At times Le Roy's points don't seem entirely convincing... he argues, for instance, that God conceived as a "person" in dogma simply means that we should relate to God as we relate to a person. While I could see something like this being more extensively articulated in a way that is convincing, I think that as Le Roy presents it, the inability of dogma to offer something more than merely a moralistic, almost reverse-analogical knowledge of God is too quickly assumed. For what it's worth, popularized conceptions of pragmatist notions of truth can fall into the same sort of over-simplistic ditches (which is one reason why I'd hold out hope for a better version of Le Roy's anti-intellectualism... he was a mathematician rather than a theologian, after all, and shouldn't be expected to offer an entirely adequate conception of theological knowledge).
What I take to be the most valuable concern driving Le Roy's anti-intellectualism, however, is his insistence on the common faith of Christians:
We also see now what the relation is between dogmas and efficient life.
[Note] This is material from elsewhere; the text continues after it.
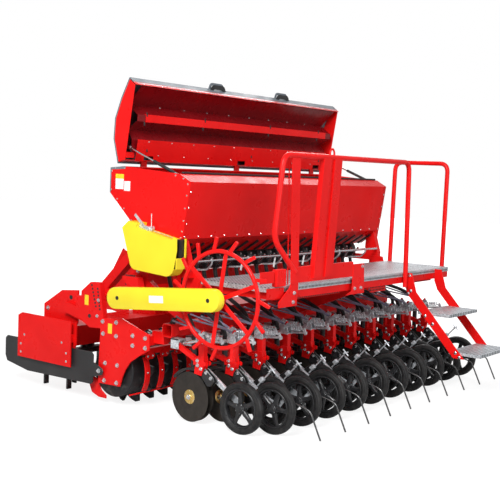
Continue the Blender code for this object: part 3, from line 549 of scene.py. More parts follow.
RED = painted("drill_red", (0.82, 0.009, 0.0085), (0.72, 0.006, 0.006), 0.3, 0.2)
# The lid lining's red: the same red paint made darker, as painted shade on the lid's inner panel, which
# faces down and away from the light.
SHADED_RED = painted("red_with_painted_shade", (0.2, 0.0035, 0.006), (0.165, 0.003, 0.0055), 0.26, 0.3)
BLACK = painted("black_paint", (0.032, 0.032, 0.033), (0.02, 0.02, 0.021), 0.4, 0.45)
GREY = painted("grey_skin", (0.175, 0.2, 0.225), (0.14, 0.162, 0.185), 0.42, 0.4)
CABLE = painted("cable_grey", (0.3, 0.3, 0.42), (0.24, 0.24, 0.34), 0.45, 0.35)
# Near-black: real rubber seals, sleeves and a latch, and also painted shade in slots and drilled holes.
SEAL_AND_SHADE = painted("black_seal_and_painted_shade", (0.012, 0.012, 0.013), (0.02, 0.02, 0.021), 0.5, 0.4)
YELLOW = grained("yellow_moulding", 0.0, 0.35, (3.0, 2.0, 0.35, 0.65), (0.88, 0.735, 0.03),
                 (0.83, 0.67, 0.024), (14.0, 4.0, 0.34, 0.46), (700.0, 2.0, 0.0003, 0.15))
RUBBER = grained("wheel_rubber", 0.0, 0.3, (28.0, 4.0, 0.35, 0.75), (0.009, 0.009, 0.01),
                 (0.026, 0.025, 0.024), (45.0, 3.0, 0.38, 0.58), (900.0, 2.0, 0.0004, 0.25))
MOULDED = grained("black_moulding", 0.0, 0.5, (30.0, 3.0, 0.3, 0.7), (0.01, 0.01, 0.011),
                  (0.022, 0.022, 0.024), (60.0, 3.0, 0.26, 0.42), (1200.0, 1.0, 0.0002, 0.2))
BRIGHT = grained("plated_zinc", 1.0, 0.5, (55.0, 4.0, 0.35, 0.7), (0.8, 0.83, 0.86), (0.62, 0.63, 0.64),
                 (120.0, 3.0, 0.16, 0.32), (600.0, 2.0, 0.0002, 0.2))
DISC = grained("disc_steel", 0.35, 0.4, (16.0, 5.0, 0.3, 0.75), (0.024, 0.021, 0.018),
               (0.045, 0.038, 0.032), (30.0, 4.0, 0.36, 0.52), (18.0, 6.0, 0.0008, 0.2),
               stretch=(1.0, 22.0, 1.5))
BRASS = grained("brass_hub", 1.0, 0.5, (70.0, 4.0, 0.35, 0.7), (0.86, 0.62, 0.22), (0.7, 0.46, 0.14),
                (90.0, 3.0, 0.22, 0.38))
TINE = grained("tine_steel", 0.75, 0.5, (60.0, 4.0, 0.3, 0.7), (0.06, 0.062, 0.068),
               (0.13, 0.128, 0.125), (90.0, 3.0, 0.28, 0.46))
TEETH_STEEL = grained("worn_teeth", 0.45, 0.45, (22.0, 5.0, 0.55, 0.75), (0.024, 0.024, 0.026),
                      (0.085, 0.078, 0.072), (36.0, 4.0, 0.34, 0.55), (120.0, 4.0, 0.0006, 0.25))
HOSE = hose_rubber()
ZINC = zinc_coat()
GRATING = deck_grating()
MESH = red_mesh()
WHITE_LABEL = label("white_label", (0.86, 0.87, 0.88))
YELLOW_LABEL = label("yellow_label", (0.93, 0.66, 0.03))


def cad_finishes():
    """The CAD solids that show take the same finishes."""
    named = {
        RED: ("hopper", "lid", "drill_frame", "roller_frame", "harrow_trough", "headstock",
              "platform_bearers", "ladder_side_left", "ladder_side_right"),
        BLACK: ("side_shield_left", "side_shield_right", "strut_barrel_left", "strut_barrel_right"),
        BRIGHT: ("agitator_bar", "strut_rod_left", "strut_rod_right"),
        TINE: [f"rotor_{n:02d}" for n in range(1, 11)],
    }
    for material, nodes in named.items():
        for node in nodes:
            obj = frame["nodes"][node]
            obj.data.materials.clear()
            obj.data.materials.append(material)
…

We predict for [dogmas] a possibility of experimental study and of gradual research which has heretofore escaped us. Finally we understand how they can be common to all, accessible to all, in spite of the inequality between intellects, whereas to conceive them in the intellectualist way one would be inevitably led to make a distinction of an intellectual aristocracy. (78)Later he writes:
The Catholic is obliged to assent to the dogmas without reservation. But what is thereby imposed upon him is not in the least a theory, an intellectual representation. Such a constraint indeed would inevitably lead to undesirable consequences: (1) the dogmas would in that case be reduced to purely verbal formulas, to simple words whose repetition would constitute a sort of unintelligible command; (2) moreover these dogmas could not be common to all times nor to all intelligences. [a footnote at the end of this excerpt reads: "In the two words 'esotericism' and 'Pharisaism' would be the inevitable rock upon which they would split"] (83)
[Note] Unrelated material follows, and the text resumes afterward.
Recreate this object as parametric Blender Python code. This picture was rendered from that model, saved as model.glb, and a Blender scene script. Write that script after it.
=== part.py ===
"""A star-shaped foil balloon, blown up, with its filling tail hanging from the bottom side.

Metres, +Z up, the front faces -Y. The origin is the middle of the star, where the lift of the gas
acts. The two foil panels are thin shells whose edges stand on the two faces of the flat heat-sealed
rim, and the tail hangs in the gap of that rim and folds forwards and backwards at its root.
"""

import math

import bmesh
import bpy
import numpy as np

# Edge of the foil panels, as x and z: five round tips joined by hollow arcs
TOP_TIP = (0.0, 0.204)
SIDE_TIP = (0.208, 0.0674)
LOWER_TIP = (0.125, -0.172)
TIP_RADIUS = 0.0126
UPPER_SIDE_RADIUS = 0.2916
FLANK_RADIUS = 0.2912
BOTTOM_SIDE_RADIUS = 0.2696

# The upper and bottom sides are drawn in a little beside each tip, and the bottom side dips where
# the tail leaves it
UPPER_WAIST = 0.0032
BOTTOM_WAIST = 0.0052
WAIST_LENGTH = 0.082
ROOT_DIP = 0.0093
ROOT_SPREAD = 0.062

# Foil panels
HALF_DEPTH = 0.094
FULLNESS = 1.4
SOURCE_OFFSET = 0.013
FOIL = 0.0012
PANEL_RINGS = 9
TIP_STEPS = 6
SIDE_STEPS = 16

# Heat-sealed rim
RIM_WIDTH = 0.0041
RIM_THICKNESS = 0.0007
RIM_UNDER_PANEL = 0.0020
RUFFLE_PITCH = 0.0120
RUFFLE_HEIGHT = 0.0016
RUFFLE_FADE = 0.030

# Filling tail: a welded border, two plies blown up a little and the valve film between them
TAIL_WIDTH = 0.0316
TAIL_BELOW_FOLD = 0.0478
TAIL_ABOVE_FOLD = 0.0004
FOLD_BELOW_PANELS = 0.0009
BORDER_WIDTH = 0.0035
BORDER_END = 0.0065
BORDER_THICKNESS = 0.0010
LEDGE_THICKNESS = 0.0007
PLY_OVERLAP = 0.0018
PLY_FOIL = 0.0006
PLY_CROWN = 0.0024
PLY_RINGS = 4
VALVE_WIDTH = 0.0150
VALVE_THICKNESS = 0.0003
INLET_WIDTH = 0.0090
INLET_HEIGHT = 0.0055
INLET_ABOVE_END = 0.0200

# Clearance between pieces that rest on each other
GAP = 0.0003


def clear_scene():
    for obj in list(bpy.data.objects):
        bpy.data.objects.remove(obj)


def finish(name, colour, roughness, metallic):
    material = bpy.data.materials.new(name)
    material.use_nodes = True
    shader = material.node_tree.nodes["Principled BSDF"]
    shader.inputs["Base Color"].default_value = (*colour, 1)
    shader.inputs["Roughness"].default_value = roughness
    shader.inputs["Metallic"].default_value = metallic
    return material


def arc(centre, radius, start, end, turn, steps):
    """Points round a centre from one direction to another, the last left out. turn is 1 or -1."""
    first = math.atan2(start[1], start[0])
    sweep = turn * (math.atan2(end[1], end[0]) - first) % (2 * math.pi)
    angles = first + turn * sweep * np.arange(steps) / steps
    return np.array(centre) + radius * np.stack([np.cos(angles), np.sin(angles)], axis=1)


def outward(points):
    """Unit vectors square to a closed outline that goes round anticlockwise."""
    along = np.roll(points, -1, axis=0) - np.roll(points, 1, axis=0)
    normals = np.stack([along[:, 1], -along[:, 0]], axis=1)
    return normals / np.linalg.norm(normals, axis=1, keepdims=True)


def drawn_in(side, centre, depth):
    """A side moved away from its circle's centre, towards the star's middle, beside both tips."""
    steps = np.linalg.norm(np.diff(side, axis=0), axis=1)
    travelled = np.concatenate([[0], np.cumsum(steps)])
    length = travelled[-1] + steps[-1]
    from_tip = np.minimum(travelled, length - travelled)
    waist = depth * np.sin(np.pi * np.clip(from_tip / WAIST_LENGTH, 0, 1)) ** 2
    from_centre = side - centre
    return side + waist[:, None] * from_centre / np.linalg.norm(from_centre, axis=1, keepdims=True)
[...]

In contrast to Le Roy, it seems that a more common strategy for attempting to avoid the problem of an "intellectual aristocracy" in the churches is to decentralize theological dogma altogether. In extreme cases this may amount to a complete lack of concern for what Christians believe concerning the central tenets of the faith, but in most situations the emphasis is simply shifted to other centers for which theology is intellectually important, though ancillary. These other centers may include common prayer, a personal relationship with Christ, or redeeming works of justice in the world. None of these things require a conscious assent to creedal orthodoxy, and this fact allows the unintelligent parishioner to be ignorant of theological niceties while remaining a faithful Christian. For the educated theologian, of course, the doctrinal bar may be set a bit higher- not because of any higher absolute standard attained by the theologian, perhaps, but rather simply because the theological vocation requires its own particular standards in order to properly edify the church.
The problem with this way of understanding dogma is that it brackets the importance of dogmatic truth, which should be a common value. If Arius is condemned because of a heretical christology while an illiterate peasant or an as-yet-uncatechized new believer are excused for holding to the same heretical belief, then we're in danger of cheapening the importance of a high christology for orthodoxy by making it both too important and not important enough. If dogmatic truth only makes a difference for those involved in cerebral discussions concerning it, then we're in no better a position than if it is enforced upon all believers based on the standards of the intellectualist position... in both cases an "intellectual aristocracy" of some sort is being formed that introduces the danger of rending the garments of Christ.
Le Roy, in an odd sort of way, preserves the centrality of dogma for all believers without conceiving of dogma in a way that makes it a high priest through which the believer must pass to reach the truth. Rather, it is from an encounter with the truth of Christ in the faithful life of the believer that dogma receives its positive implications for thought:
Hence one sees positively how the two meanings of a dogma, the practical meaning and the negative meaning, are reunited, the latter being subordinated to the former [and left completely undiscussed in this blog post]. Moreover we see how dogmas are immutable and yet how there is an evolution of dogmas. What remains constant in dogma is the orientation that it gives to our practical activity, the direction in which it inflects our conduct. But the explanatory theories, the intellectual representations, change constantly in the course of the ages according to individuals and epochs, freed from all the fluctuations and all the aspects of relativity manifested by the history of the human mind. The Christians of the first centuries did not profess the same opinions on the nature and personality of Jesus as we, and they did not have the same problems. The ignorant man to-day does not have at all the same ideas on these lofty and difficult subjects as the philosopher does, nor the same mental preoccupations. But whether ignorant men or philosophers, men of the first or the twentieth century, every Catholic has always had and always will have the same practical attitude with regard to Jesus. (87)Le Roy's essay is relatively unspectacular, offers some dubious claims and others that are only true in a rather unoriginal way. A more extensive consideration of the Dogma controversy that unfolded following the publication of this essay and of Le Roy's more important work on science and philosophy would offer better resources with which to establish an understanding of theological work. The focus on an anti-intellectualist response to "intellectual aristocracy" within the churches, however, seems to effectively clarify a central impediment to theological method that is usually a blind spot for theologians, who are after all a part of the aristocracy more or less by default. I think Le Roy also presents a non-intellectualist option that is legitimately distinct from approaches that decentralize dogma, as well as approaches that try to turn dogmatic theology into a kerygmatic or prayerful practice (a move that I think often simply displaces true kerygma and prayer as well true dogma, despite good intentions for the opposite effect).